Task description
Reproduce all of the data exactly, with no line skipped.

Data lines
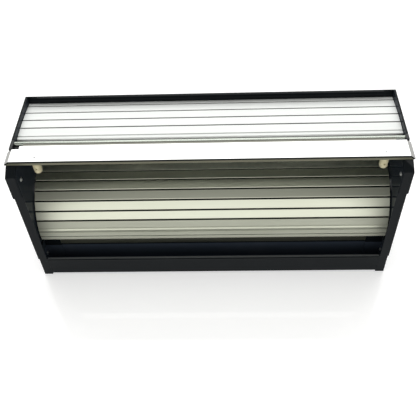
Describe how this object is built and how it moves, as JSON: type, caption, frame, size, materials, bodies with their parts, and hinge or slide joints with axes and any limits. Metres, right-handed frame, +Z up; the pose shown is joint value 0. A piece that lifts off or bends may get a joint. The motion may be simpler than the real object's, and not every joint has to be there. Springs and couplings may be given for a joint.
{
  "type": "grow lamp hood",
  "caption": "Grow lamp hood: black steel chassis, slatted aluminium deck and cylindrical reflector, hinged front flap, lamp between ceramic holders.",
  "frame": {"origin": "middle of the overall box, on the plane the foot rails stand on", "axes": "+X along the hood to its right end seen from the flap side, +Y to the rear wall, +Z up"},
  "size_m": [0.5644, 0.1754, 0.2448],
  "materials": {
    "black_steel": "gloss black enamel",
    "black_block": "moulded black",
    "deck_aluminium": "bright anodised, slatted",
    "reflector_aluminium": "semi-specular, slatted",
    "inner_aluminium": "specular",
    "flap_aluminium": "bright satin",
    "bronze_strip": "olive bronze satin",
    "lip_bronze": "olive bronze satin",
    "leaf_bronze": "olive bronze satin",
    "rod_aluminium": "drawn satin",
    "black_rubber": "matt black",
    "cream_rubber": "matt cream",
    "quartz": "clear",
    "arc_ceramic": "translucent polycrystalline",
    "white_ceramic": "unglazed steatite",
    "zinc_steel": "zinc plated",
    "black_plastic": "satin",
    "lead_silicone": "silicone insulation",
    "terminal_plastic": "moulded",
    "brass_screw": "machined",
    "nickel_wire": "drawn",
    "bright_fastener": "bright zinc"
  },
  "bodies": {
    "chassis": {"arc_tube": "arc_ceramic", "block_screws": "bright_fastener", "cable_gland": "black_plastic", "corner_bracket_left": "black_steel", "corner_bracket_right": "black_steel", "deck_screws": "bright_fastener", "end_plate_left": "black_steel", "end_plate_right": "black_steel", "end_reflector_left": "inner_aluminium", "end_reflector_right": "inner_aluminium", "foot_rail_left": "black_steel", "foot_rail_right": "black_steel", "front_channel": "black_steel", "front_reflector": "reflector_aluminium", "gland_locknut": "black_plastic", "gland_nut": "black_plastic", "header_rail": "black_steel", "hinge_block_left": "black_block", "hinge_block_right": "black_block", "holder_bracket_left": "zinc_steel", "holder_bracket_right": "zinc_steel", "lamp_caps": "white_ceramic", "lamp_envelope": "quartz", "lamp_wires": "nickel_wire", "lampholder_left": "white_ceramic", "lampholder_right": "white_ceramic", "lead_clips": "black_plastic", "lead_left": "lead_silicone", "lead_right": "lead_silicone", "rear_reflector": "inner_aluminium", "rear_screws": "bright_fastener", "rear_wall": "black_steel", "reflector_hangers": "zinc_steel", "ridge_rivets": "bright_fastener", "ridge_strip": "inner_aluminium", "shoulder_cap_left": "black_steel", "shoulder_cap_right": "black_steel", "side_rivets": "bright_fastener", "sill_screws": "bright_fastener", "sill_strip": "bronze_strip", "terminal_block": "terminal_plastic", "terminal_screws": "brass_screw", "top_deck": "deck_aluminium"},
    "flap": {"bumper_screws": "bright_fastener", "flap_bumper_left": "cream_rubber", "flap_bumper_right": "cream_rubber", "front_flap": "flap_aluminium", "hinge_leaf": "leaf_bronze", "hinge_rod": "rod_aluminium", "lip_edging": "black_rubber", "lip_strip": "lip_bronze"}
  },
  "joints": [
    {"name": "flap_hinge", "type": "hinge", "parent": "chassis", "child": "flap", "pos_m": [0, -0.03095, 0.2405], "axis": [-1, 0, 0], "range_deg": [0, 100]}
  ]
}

Solution for this task
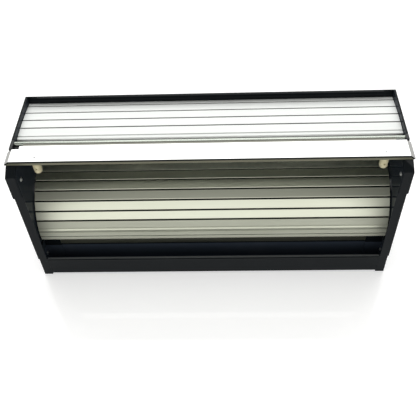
Describe how this object is built and how it moves, as JSON: type, caption, frame, size, materials, bodies with their parts, and hinge or slide joints with axes and any limits. Metres, right-handed frame, +Z up; the pose shown is joint value 0. A piece that lifts off or bends may get a joint. The motion may be simpler than the real object's, and not every joint has to be there. Springs and couplings may be given for a joint.
{
  "type": "grow lamp hood",
  "caption": "Grow lamp hood: black steel chassis, slatted aluminium deck and cylindrical reflector, hinged front flap, lamp between ceramic holders.",
  "frame": {"origin": "middle of the overall box, on the plane the foot rails stand on", "axes": "+X along the hood to its right end seen from the flap side, +Y to the rear wall, +Z up"},
  "size_m": [0.5644, 0.1754, 0.2448],
  "materials": {
    "black_steel": "gloss black enamel",
    "black_block": "moulded black",
    "deck_aluminium": "bright anodised, slatted",
    "reflector_aluminium": "semi-specular, slatted",
    "inner_aluminium": "specular",
    "flap_aluminium": "bright satin",
    "bronze_strip": "olive bronze satin",
    "lip_bronze": "olive bronze satin",
    "leaf_bronze": "olive bronze satin",
    "rod_aluminium": "drawn satin",
    "black_rubber": "matt black",
    "cream_rubber": "matt cream",
    "quartz": "clear",
    "arc_ceramic": "translucent polycrystalline",
    "white_ceramic": "unglazed steatite",
    "zinc_steel": "zinc plated",
    "black_plastic": "satin",
    "lead_silicone": "silicone insulation",
    "terminal_plastic": "moulded",
    "brass_screw": "machined",
    "nickel_wire": "drawn",
    "bright_fastener": "bright zinc"
  },
  "bodies": {
    "chassis": {"arc_tube": "arc_ceramic", "block_screws": "bright_fastener", "cable_gland": "black_plastic", "corner_bracket_left": "black_steel", "corner_bracket_right": "black_steel", "deck_screws": "bright_fastener", "end_plate_left": "black_steel", "end_plate_right": "black_steel", "end_reflector_left": "inner_aluminium", "end_reflector_right": "inner_aluminium", "foot_rail_left": "black_steel", "foot_rail_right": "black_steel", "front_channel": "black_steel", "front_reflector": "reflector_aluminium", "gland_locknut": "black_plastic", "gland_nut": "black_plastic", "header_rail": "black_steel", "hinge_block_left": "black_block", "hinge_block_right": "black_block", "holder_bracket_left": "zinc_steel", "holder_bracket_right": "zinc_steel", "lamp_caps": "white_ceramic", "lamp_envelope": "quartz", "lamp_wires": "nickel_wire", "lampholder_left": "white_ceramic", "lampholder_right": "white_ceramic", "lead_clips": "black_plastic", "lead_left": "lead_silicone", "lead_right": "lead_silicone", "rear_reflector": "inner_aluminium", "rear_screws": "bright_fastener", "rear_wall": "black_steel", "reflector_hangers": "zinc_steel", "ridge_rivets": "bright_fastener", "ridge_strip": "inner_aluminium", "shoulder_cap_left": "black_steel", "shoulder_cap_right": "black_steel", "side_rivets": "bright_fastener", "sill_screws": "bright_fastener", "sill_strip": "bronze_strip", "terminal_block": "terminal_plastic", "terminal_screws": "brass_screw", "top_deck": "deck_aluminium"},
    "flap": {"bumper_screws": "bright_fastener", "flap_bumper_left": "cream_rubber", "flap_bumper_right": "cream_rubber", "front_flap": "flap_aluminium", "hinge_leaf": "leaf_bronze", "hinge_rod": "rod_aluminium", "lip_edging": "black_rubber", "lip_strip": "lip_bronze"}
  },
  "joints": [
    {"name": "flap_hinge", "type": "hinge", "parent": "chassis", "child": "flap", "pos_m": [0, -0.03095, 0.2405], "axis": [-1, 0, 0], "range_deg": [0, 100]}
  ]
}